Part-time employees are given leeway in using the mandated three-a-month furlough days in place of sick or vacation time, so she said her pay was not actually cut.
But a 5 percent cut would hurt, she added.
Harris said only a small percentage of the 100 guides at the castle are full-time.
“Everybody is already scraping everything they can just to keep their health care going,” she said.
Jails and prisons
One of the major proposals made by Schwarzenegger involved cutting funding for prisons and moving to a privatization model, something that the strong correctional officers union is expected to oppose.
But as another way to save money, Schwarzenegger has proposed increasing the number of individuals who go to county jail instead of state prison.
An earlier effort in that regard is leading to a change in state law effective Jan. 25, requiring that many parole violators be handled by new prosecutions and sent to county jail instead of returning to state prison.
There are an estimated 26,000 prisoners incarcerated each year under such parole violations, and the state expects to save millions from the change.

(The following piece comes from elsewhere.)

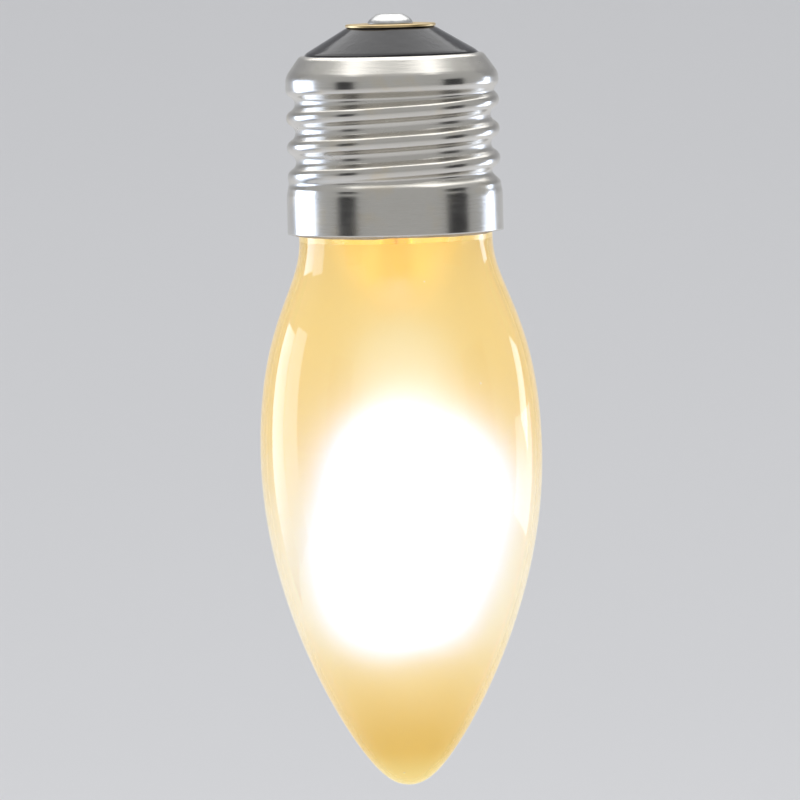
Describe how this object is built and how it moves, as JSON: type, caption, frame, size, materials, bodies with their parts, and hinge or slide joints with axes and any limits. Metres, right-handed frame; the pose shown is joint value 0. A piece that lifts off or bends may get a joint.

Chief Deputy Martin Basti of the San Luis Obispo County Jail said it is impossible to know how much the change might cost the county, but costs will go up.
Schwarzenegger has also proposed changing sentencing for non-violent and non-sex offense cases so that individuals are sentenced to shorter terms or can be sentenced at the county level.
Schwarzenegger also proposed an $800 million cut that may not be easy to achieve. Health care in state prisons is now handled by a federal receiver appointed by a federal judge.
The state has not been successful in the past in asking either the judge or the receiver to reduce the costs of improving health care in the prisons.